The good and the bad effects of reducing electoral threshold
"Lower electoral threshold benefits smaller parties that plan to take part in elections"
Reducing the electoral threshold from five to three percent is the ruling party's loss, but is some ways it's also its gain because of the announced boycott, as more parties will be represented in parliament after all, says Ipsos Strategic agency director Srdjan Bogosavljevic.
He stressed that the ability of parties to enter parliament has been increased, which can have both positive and negative consequences, as the threshold has remained the same for coalitions.
"That can be good because 3 percent of the vote is enough to make someone a representative of 90,000 or so citizens. However, what's bad is that this threshold has remained the same for coalitions, while the weak point of our system is having too many parties in parliament and in government to begin with. We don't have full responsibility before the voters because half of these parties never took part in elections anyway," Bogosavljevic explained for RTS.
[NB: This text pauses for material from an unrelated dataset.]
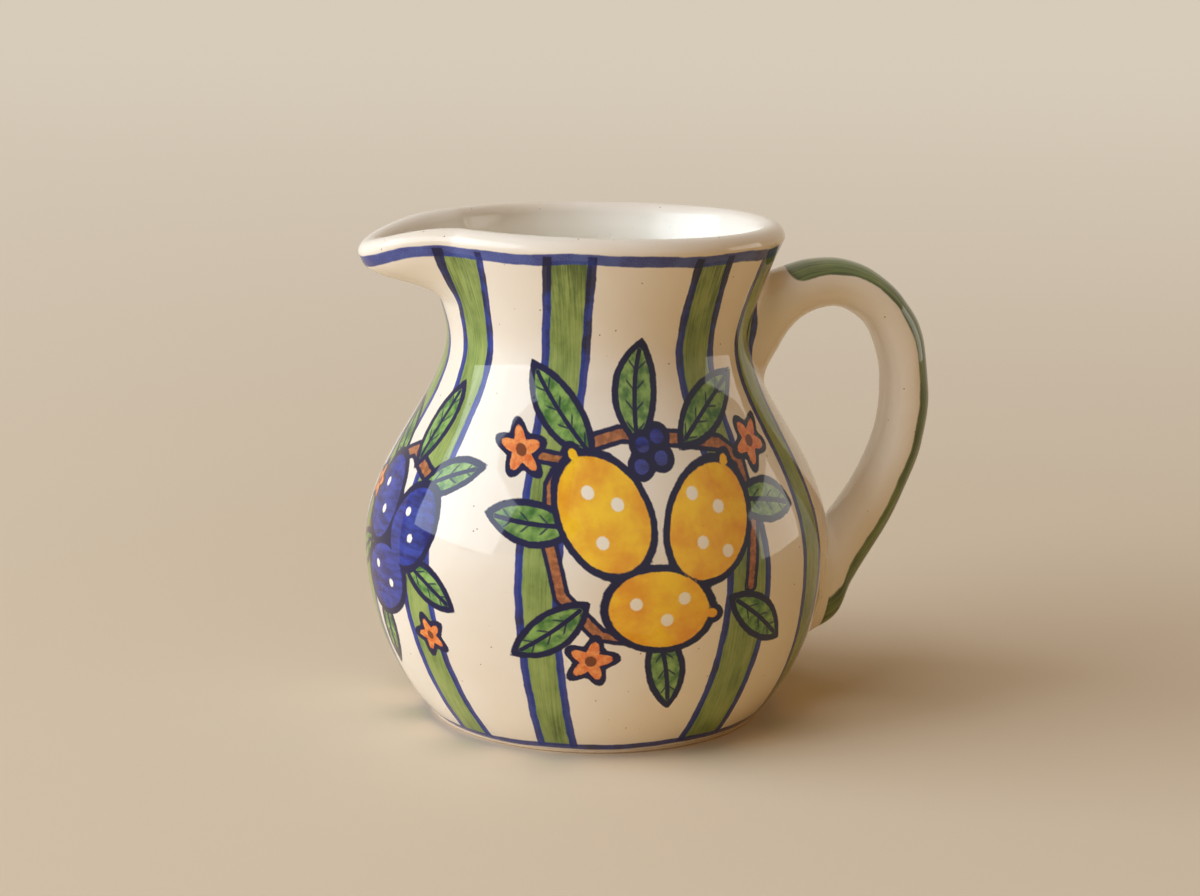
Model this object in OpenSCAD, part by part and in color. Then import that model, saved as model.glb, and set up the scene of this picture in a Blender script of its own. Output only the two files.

He says the lower threshold benefits smaller parties planning to go to the polls.
"Purely by numbers, the strongest party is the one who will lose something, but given that they are facing a boycott in some ways they win because more parties will cross the threshold, so the parliament will be more colorful and have more different voices and the possibility of looking more democratic," says Bogosavljevic.
He believes that changing election rules in an election year is a kind of indecency.
"On the other hand, dialogue between the authorities and the opposition on electoral conditions was organized with great delay, MEPs got involved, a number of changes in the electoral conditions have already been agreed, so this can be treated in that sense as well," said Bogosavljevic.
He stressed that a lower threshold is certainly not restrictive for the parties that will participate in elections.
"Boycott is a legitimate way of fighting when you disagree with something. There are very few successful boycotts, but those happen as well. It's a question of assessment. When you must weigh (pros and cons), it's not easy," says Bogosavljevic.
He said that in Serbia, 60 percent of voters know who they will vote for, while the rest decide at the last minute.
"Surveys show that voters are interested in the economy the most. However, it's very difficult for them to recognize who is the one who really offers the economy because all parties say that they have a plan for progress," says Bogosavljevic.
He explains that for the first time since the SPS in Milosevic's era we have one party that is in power because it has 50 percent of MPs, so it is either to blame or to take credit for everything it does.
"Before that, there were some coalition combinations where you couldn't accuse anyone or attribute credit to them, so we have no experience of knowing who the one who really knows how to do something is. Then, we look at whether or not we believe a person, which is a matter of psychology," explains Dragan Bogosavljevic.